Event: We called on Shaanxi Broadcast & TV Network and communicated with the management team on Sep 9. The goal of this survey was to know: 1) detailed updates of latest operation; 2) impact of macro-economy and digital TV conversion on the company; 3) possibility of more political support; 4) financial status.

 

Our analysis and estimation:

Digital TV conversion: the company has converted 170,000 users in 1H2008 and is expected to accelerate promotion in the second half year with 200,000 users converted. Prudential action indicates its conservative attitude to financial status and prospect of value-added business.

 

Advanced charges and depreciation were mismatched. Depreciation and amortization incurred from digital TV update was laggard with advanced charges income, which may lower than the expectation.

 

User growth: the company has 3.92mn users at present, of which over 85% are urban users. According to statistics from Shaanxi Statistics Bureau, of its 11mn household users, 4.2mn are from cities and 6.8mn from countryside, thus most of its customers are in rural areas in spite of 80% coverage of Shaanxi province.
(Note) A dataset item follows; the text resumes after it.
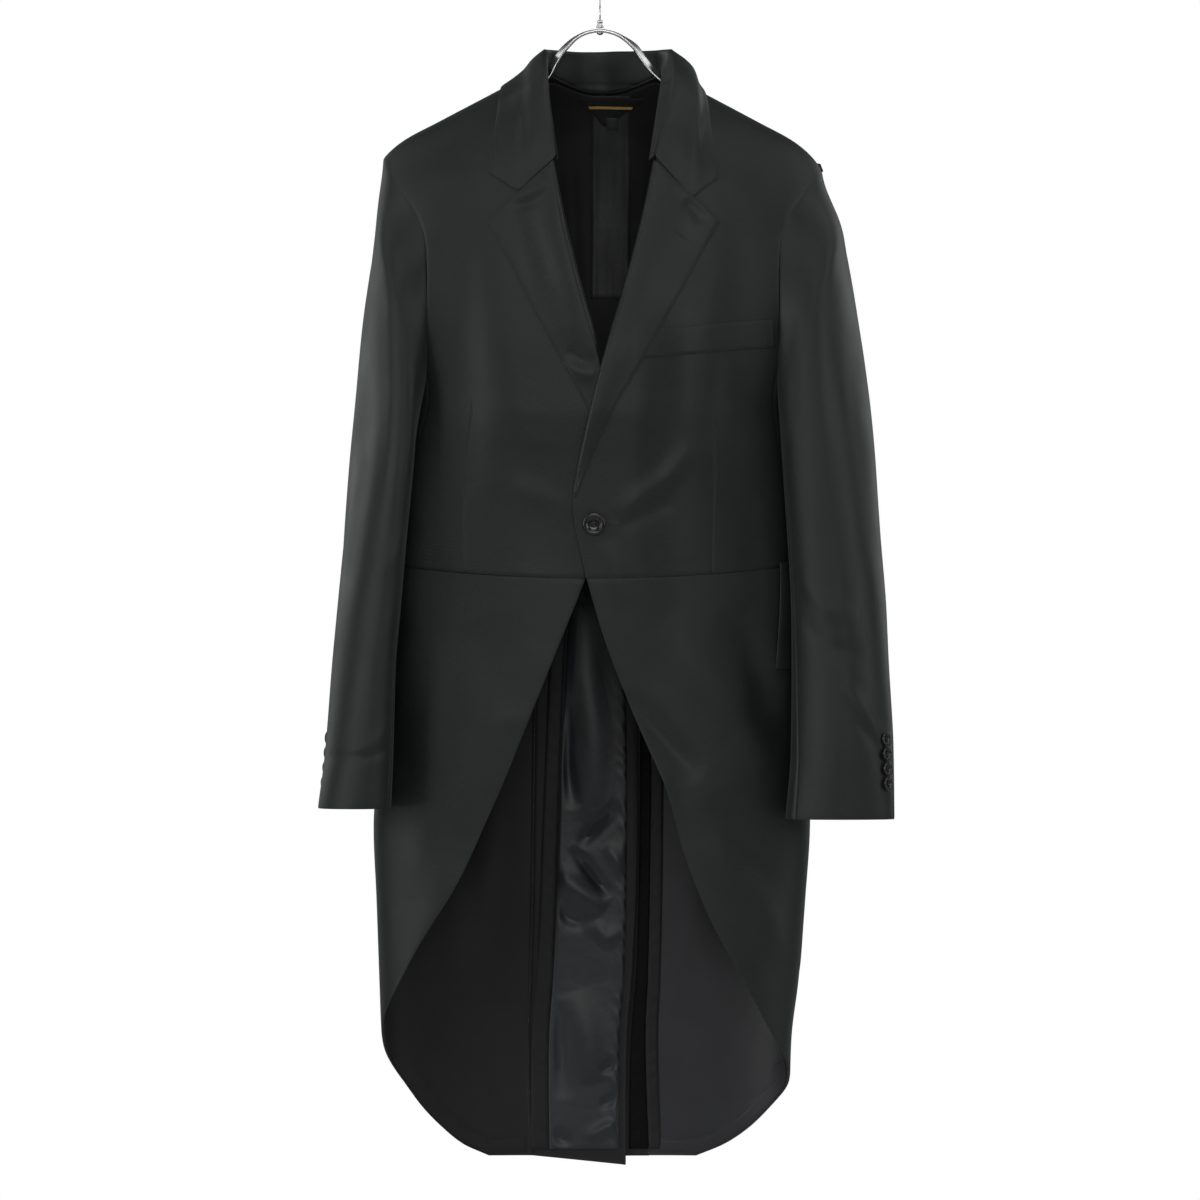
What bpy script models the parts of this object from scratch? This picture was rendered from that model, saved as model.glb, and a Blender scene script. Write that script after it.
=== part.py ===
"""Black one-button morning coat, hanging closed on a slim chrome hanger.

The coat is cut and built as a tailor cuts it: each cloth piece is an open surface
with its true outline, given its wall by Solidify, and set a seam's width from its
neighbours. All lengths below are millimetres. A "drop" is measured straight down from
the point where the hanger's hook is held, which is the origin; +X is the wearer's
left, -Y is the coat's front. "Out" is a distance from the coat's own centre line,
towards the side that the piece is on.
"""

import math

import bmesh
import bpy
import numpy as np
from mathutils import Vector

MM = 0.001
COLLECTION = "morning_coat_on_hanger"
CUTTERS = "cutters"

# ---------------------------------------------------------------- driving dimensions
CLOTH = 2.0            # wall of the cloth with its interlining
LINING = 1.0           # wall of linings, strips and the label
SEAM = 0.4             # each piece stops this far short of its seam line
SIDE_GAP = 0.7         # and this far at the side, where the body turns sharply
RIDGE_SEAM = 1.3       # and this far where two pieces meet along the shoulder ridge
SLEEVE_SEAM = 0.9      # and this far along a sleeve, where the wall turns sharply
LAID_ON = 1.5          # air between a panel and what is folded flat onto it
SEAT = 0.8             # air between a panel and what is sewn flat onto it
INSIDE_GAP = 2.0       # air between the back and the lining inside it
LINING_GAP = 1.1       # air between one lining piece and the next

SECTION_POWER = 2.5    # 2 is an ellipse, more is flatter across front and back
ROUND = 80.0           # the cloth rounds over the shoulder ridge within this drop
SHOULDER_CENTRE = -1.4
NECK_CENTRE = 3.0
ARMHOLE_TOP = 180.0
ARMHOLE_DEPTH = 225.0
ARMHOLE_STEP = 18.0    # degrees round the armhole from one section to the next
WAIST = 563.0          # drop of the waist seam at centre front
BACK_WAIST = 547.5     # and round the side and back

LEFT, RIGHT = 1, -1    # the wearer's sides
BODY_FRONT, BODY_BACK = "front", "back"

# Horizontal sections of the body: where its centre line lies, its half width, and how
# far its front and back stand from the side seams.
# drop, centre, half_width, front, back
SECTIONS = (
    (60, 3.0, 236, 40, 42),
    (110, 3.0, 235, 50, 48),
    (175, 3.3, 230, 62, 60),
    (230, 3.0, 221, 69, 68),
    (300, 2.5, 203, 77, 74),
    (350, 2.0, 184, 80, 76),
    (405, 0.5, 171, 80, 76),
    (430, -1.0, 171, 78, 74),
    (460, -2.5, 173, 75, 70),
    (515, -4.5, 178, 71, 65),
    (563, -4.5, 182.5, 69, 63),
    (640, -5.5, 189, 68, 62),
    (720, -6.5, 197, 67, 61),
    (790, -7.5, 203, 66, 61),
    (860, -8.4, 199.5, 65, 60),
    (935, -10.2, 195, 63, 60),
    (992, -12.5, 190.5, 61, 59),
    (1110, -9.0, 186, 58, 57),
)

# The shoulder ridge, where front and back meet: out, drop
SHOULDER = (
    (0, 59.7),
    (93, 109.0),
    (150, 139.0),
    (180, 155.0),
    (195, 167.0),
    (206, 181.0),
    (215, 203.0),
    (235, 250.0),
)

# The armhole seam by its drop, on the front and on the back: drop, front_out, back_out
ARMHOLE = (
    (180.0, 204, 204),
    (196, 195, 199),
    (211, 183, 190),
    (230, 171, 180),
    (258, 163, 172),
    (292, 161, 167),
    (327, 161, 164),
    (358, 161, 163),
    (383, 164.5, 165),
    (399, 169, 169),
    (405, 171.4, 171.4),
)


def follow(rows, at, flat_start=False):
    """Smooth curve through a table's rows, by its first column, with no overshoot."""
    table = np.asarray(rows, dtype=float)
    knots, values = table[:, 0], table[:, 1:]
    at = np.clip(np.asarray(at, dtype=float), knots[0], knots[-1])
    step = np.diff(knots)
    slope = np.diff(values, axis=0) / step[:, None]
    tangent = np.vstack([slope[:1], np.zeros_like(slope[1:]), slope[-1:]])
    before, after = slope[:-1], slope[1:]
    same_way = before * after > 0
    total = np.where(same_way, before + after, 1.0)
    tangent[1:-1] = np.where(same_way, 2 * before * after / total, 0.0)
    if flat_start:
        tangent[0] = 0.0
    k = np.clip(np.searchsorted(knots, at, side="right") - 1, 0, len(knots) - 2)
    t = ((at - knots[k]) / step[k])[..., None]
    h = step[k][..., None]
    return (
        values[k] * (1 + 2 * t) * (1 - t) ** 2
        + tangent[k] * h * t * (1 - t) ** 2
        + values[k + 1] * t * t * (3 - 2 * t)
        + tangent[k + 1] * h * t * t * (t - 1)
    )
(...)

In fact, it is not easy to exploit market in rural area; hence we forecast the company will not emphasize rural market but focus on increasing urban users and advancing charging rate. New CATV user number is expected to reach 200,000-250,000 in the coming 2-3 years.

 

Government support: the company is unlikely to enjoy financial subsidies and tax exemption like BGCTV as before.

 

Financial expenses: the company took over Rmb500mn liabilities in Q2, whether its interest (~Rmb10mn) is calculated to the listed company was under negotiation, however, despite this part, the company was still in expenditure pressure. We forecast this will affect investment to digital TV conversion and produce limited impact to decrease asset-liability ratio.

 

Earnings forecast and rating: we forecast 2008-2010E EPS to be Rmb0.34, Rmb0.37 and Rmb0.41, representing PE of 25x, 21x and 18x respectively and EV/EBITDA at 7.1x, 6.4x and 5.2x. Besides, EPS would stand at Rmb0.25 if the company takes the burden of Rmb10mn interest in Q1. Considering the company’s estimation and performance development, maintain “Cautious” rating intact.